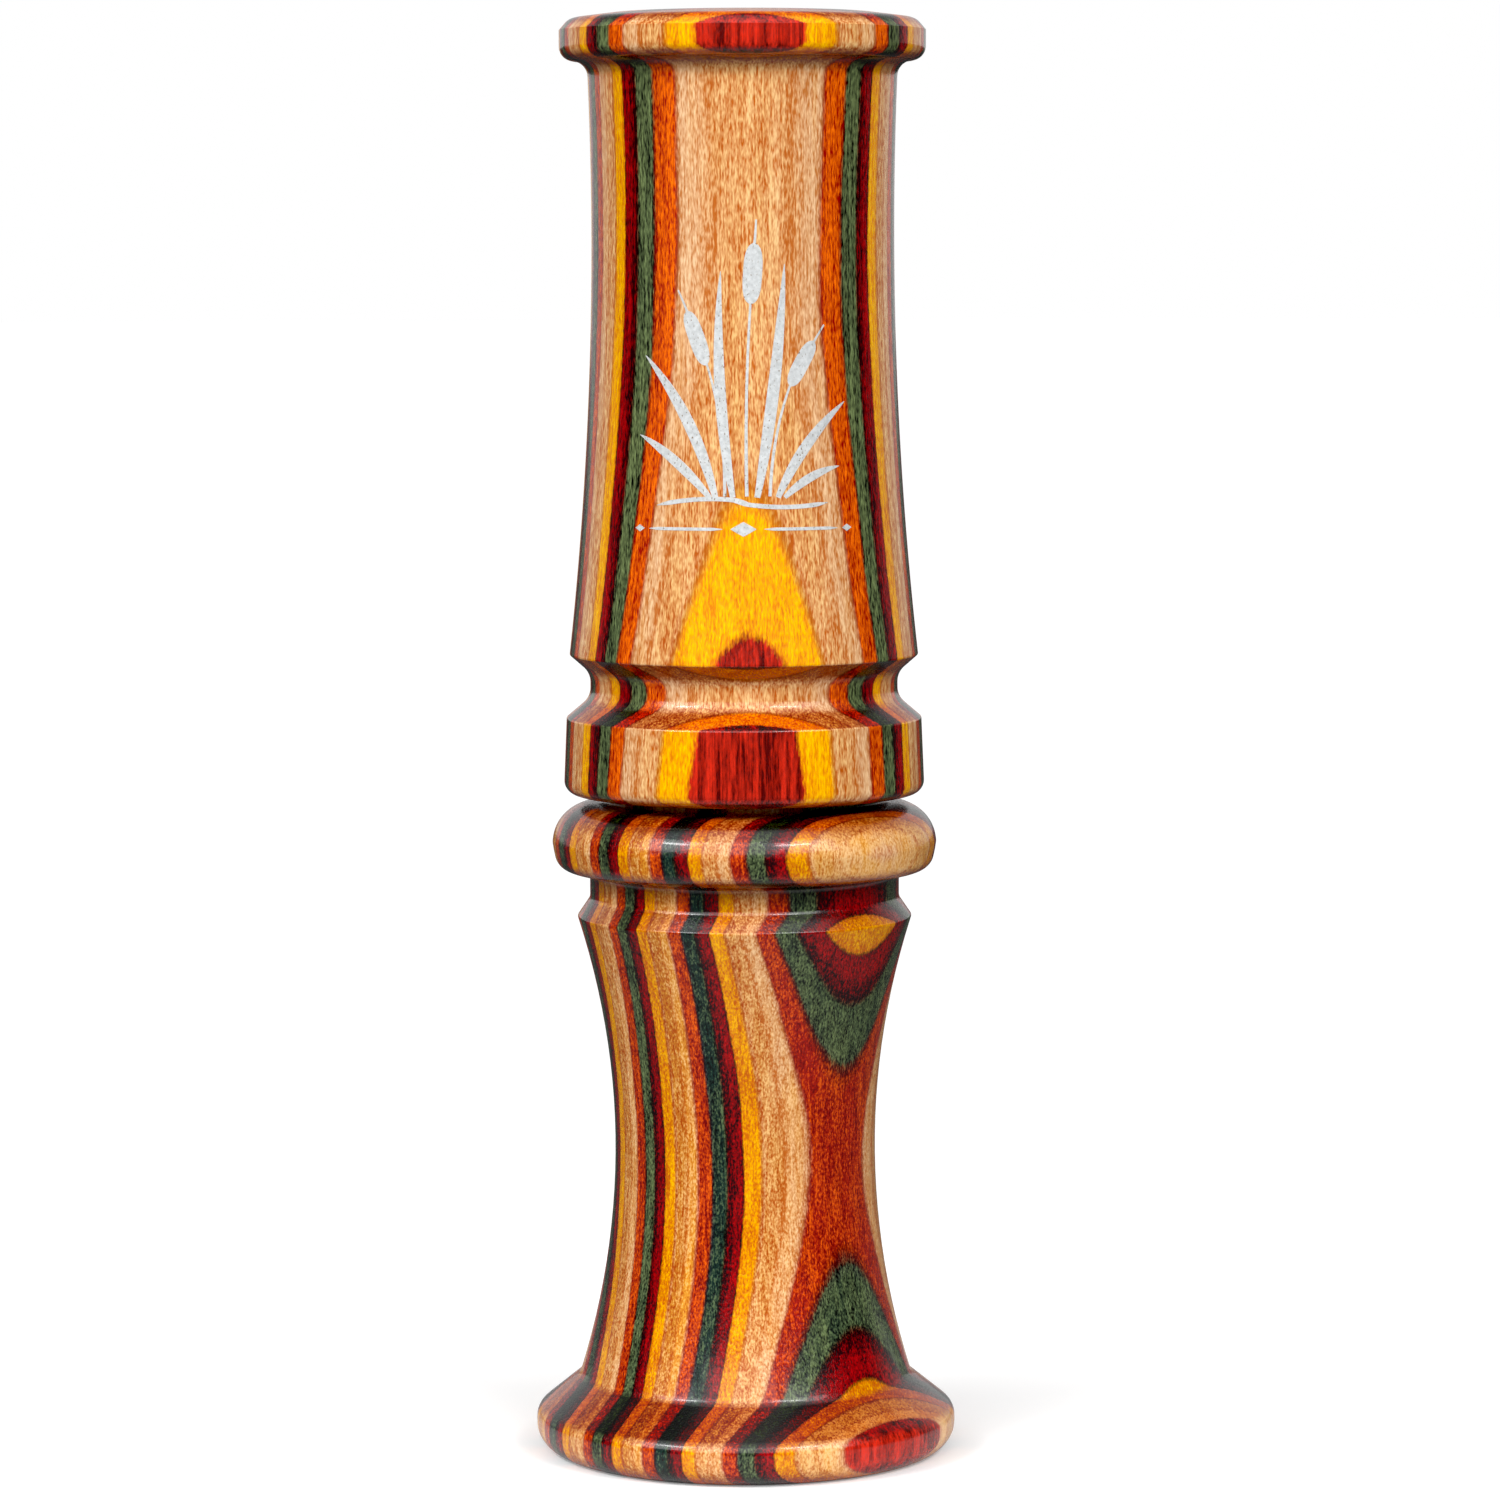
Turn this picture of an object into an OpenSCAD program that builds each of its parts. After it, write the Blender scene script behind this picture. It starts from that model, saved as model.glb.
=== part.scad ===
/* [Barrel] */
// Height of the barrel, from its seat on the insert to the mouth
barrel_length = 68.4; // [65:0.05:80]
// Radius of the flange round the mouth
flange_r = 16.05; // [15.6:0.05:17]
// Height of the flange
flange_height = 4.1; // [3.6:0.05:5.5]
// Height of the lip, from the crease on the flange to the mouth's top face
lip_height = 1.45; // [1.2:0.05:2]
// How far the lip leans in over its height, before it is rounded
lip_lean = 0.85; // [0.6:0.05:1.2]
// How far the lip's corner lies below the top face, before it is rounded
lip_fall = 0.45; // [0.3:0.05:0.6]
// Radius of the round on the lip's corner
lip_round = 1.4; // [0.8:0.1:1.6]
// Outer radius of the flat ring on top of the mouth
mouth_crown_r = 11.7; // [11:0.1:12.4]
// Radius of the round on that ring's outer edge
crown_round = 2.1; // [1:0.1:4]
// Radius of the round on the mouth's inner edge
mouth_round = 1.8; // [0.8:0.1:2.2]
// Radius of the round on the flange's lower edge
flange_foot_round = 1.25; // [0.4:0.05:1.4]
// Radius of the cove between the flange and the body
cove_round = 1.4; // [0.6:0.05:1.6]
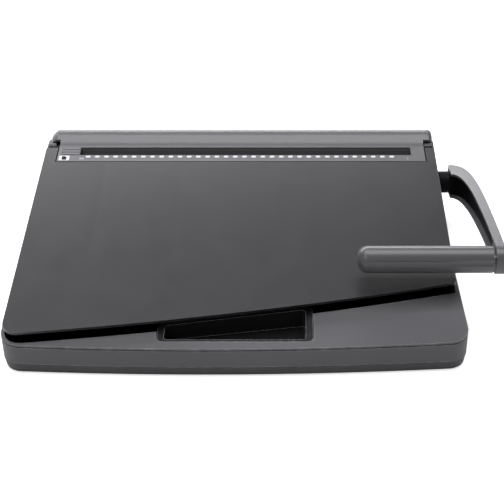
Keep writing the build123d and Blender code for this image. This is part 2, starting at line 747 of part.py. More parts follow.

* [EXERCISE BRIEF]: Every line of the records above needs to be given again exactly.

* [FINAL RESULT]:
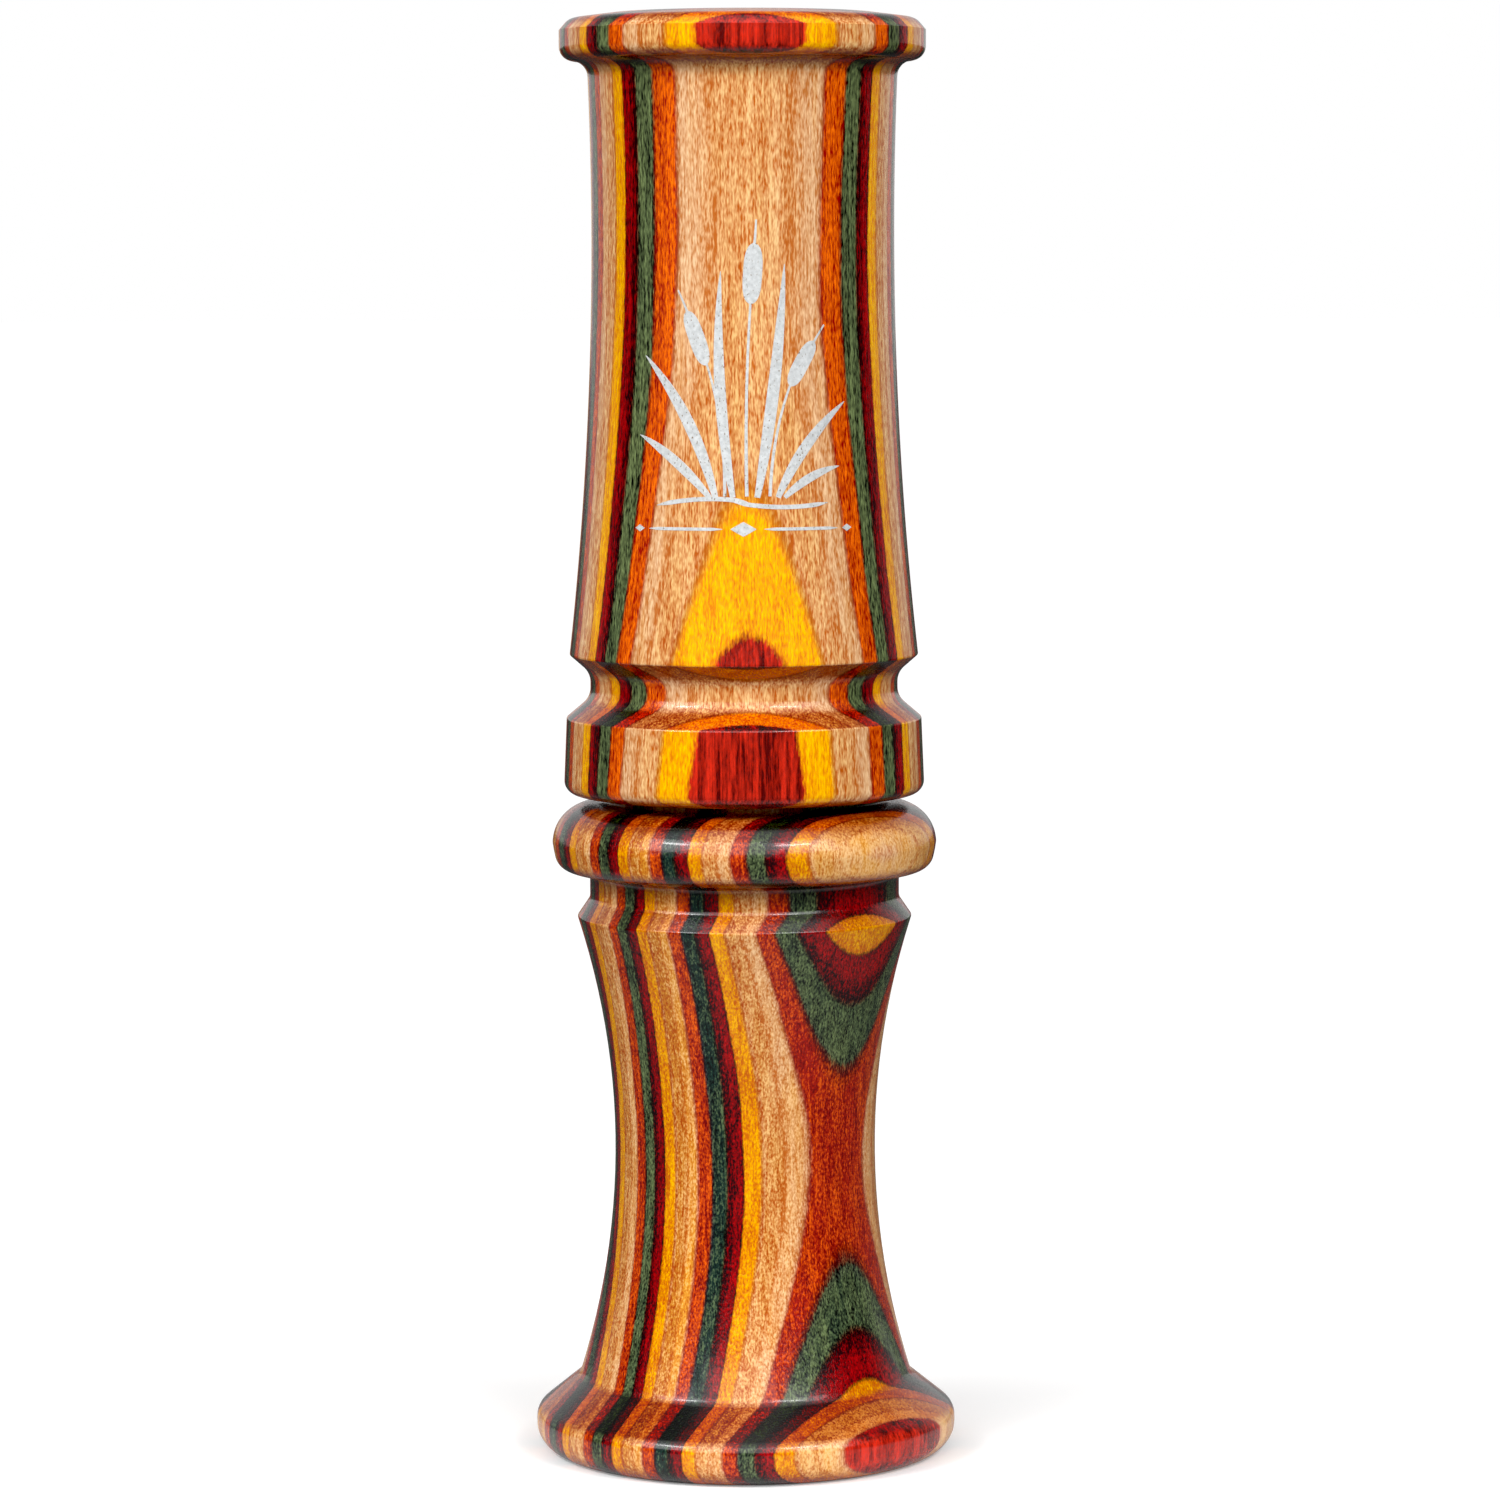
Turn this picture of an object into an OpenSCAD program that builds each of its parts. After it, write the Blender scene script behind this picture. It starts from that model, saved as model.glb.
=== part.scad ===
/* [Barrel] */
// Height of the barrel, from its seat on the insert to the mouth
barrel_length = 68.4; // [65:0.05:80]
// Radius of the flange round the mouth
flange_r = 16.05; // [15.6:0.05:17]
// Height of the flange
flange_height = 4.1; // [3.6:0.05:5.5]
// Height of the lip, from the crease on the flange to the mouth's top face
lip_height = 1.45; // [1.2:0.05:2]
// How far the lip leans in over its height, before it is rounded
lip_lean = 0.85; // [0.6:0.05:1.2]
// How far the lip's corner lies below the top face, before it is rounded
lip_fall = 0.45; // [0.3:0.05:0.6]
// Radius of the round on the lip's corner
lip_round = 1.4; // [0.8:0.1:1.6]
// Outer radius of the flat ring on top of the mouth
mouth_crown_r = 11.7; // [11:0.1:12.4]
// Radius of the round on that ring's outer edge
crown_round = 2.1; // [1:0.1:4]
// Radius of the round on the mouth's inner edge
mouth_round = 1.8; // [0.8:0.1:2.2]
// Radius of the round on the flange's lower edge
flange_foot_round = 1.25; // [0.4:0.05:1.4]
// Radius of the cove between the flange and the body
cove_round = 1.4; // [0.6:0.05:1.6]
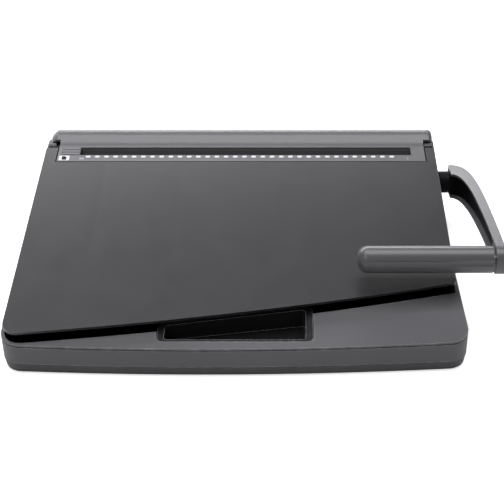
Keep writing the build123d and Blender code for this image. This is part 2, starting at line 747 of part.py. More parts follow.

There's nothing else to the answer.